34. If we desire peace, we should all work for justice, we should
foster the rule of law. In many cases, people have turned to the Church
that she might accompany them as they set out on the journey of the
democratic process. Consequently, democracy should become one of the
principal routes along which the Church travels together with the
people. Hence education towards the common good as well as to a respect
for pluralism will be one of the pastoral tasks which are a priority for
our times. The lay Christian, engaged in the democratic struggle
according to the spirit of the Gospel, is the sign of a Church which
participates in the promotion of the ride of law everywhere in Africa.
An appeal to political leaders
35. The "fullness of love" (Eph 3:15-19), which is
holiness, should also be sought in politics, which Pius XI defined as
"the highest form of charity". The Synod prays that there will
rise up in Africa saintly politicians and saintly heads of state. They
will be men who love their people to the end, and who wish to serve
rather than be served. It is their duty to work for the restoration of
the dignity to our countries and to promote brotherhood. Thus they will
hold in check the lust for political hegemony, both internal and
external, which sow the seeds of division and hate which give rise to
wars. We thank our brothers in the military for the service -that they
assume in the name of ,our countries. We remind them, however, that they
will have to answer before God for every act of violence against the
lives of innocent people.
36. We salute with joy the democratic process which has begun in many
countries of our continent. We hope that this process will be
consolidated and we take particular pleasure in sharing the joy that is
in the hearts of the people of South Africa, after so many decades of
suffering and lack of mutual understanding. We share in the yearning of
so many other people who still yearn after the establishment of the Rule
of Law in their countries. We pray that all obstacles and resistance to
the establishment of the rule of law may be promptly removed, thanks to
the concerted action of all the protagonists and to their sense of the
common good.
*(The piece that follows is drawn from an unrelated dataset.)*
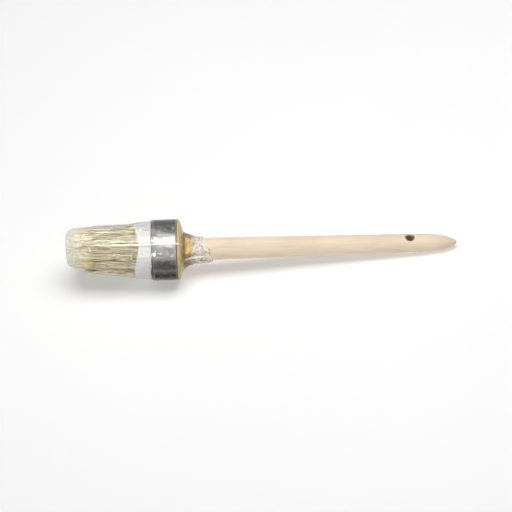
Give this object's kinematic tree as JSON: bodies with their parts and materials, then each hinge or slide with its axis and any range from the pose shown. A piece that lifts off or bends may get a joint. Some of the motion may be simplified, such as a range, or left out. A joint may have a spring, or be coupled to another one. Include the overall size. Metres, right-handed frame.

May brotherly dialogue rather than the use of arms resolve
all tensions!
The Synod denounces and emphatically condemns the lust for power and
all forms of self-seeking as well as the idolatry of ethnicity which
lead to fratricidal wars. These are the things which bring on
Africa the shame of being the continent where the greatest number of
refugees and displaced persons are found.
Support for refugees, displaced persons and war-torn populations
37. The continent is burning and bleeding in many places. The cries
of the people of Rwanda, Sudan, Angola, Liberia, Sierra Leone, Somalia
and parts of Central Africa rend our hearts. United with the dozens of
millions of refugees and displaced persons, we ask the United Nations to
intervene in order to re-establish peace. So many of our brothers and
sisters from numerous countries of the continent live in exile because
of dictatorship and all kinds of violence and are thus prevented from
using their talents in the service of their own people for justice,
tranquility and peace. To all the Synod expresses its union in heart and
prayer and invites them to put their hope in Christ, who has assumed and
continues to assume all their sufferings for a new heaven and a new
earth. Let them remember that "hope never fails" and let them
offer their suffering as an ardent prayer to obtain peace for Africa.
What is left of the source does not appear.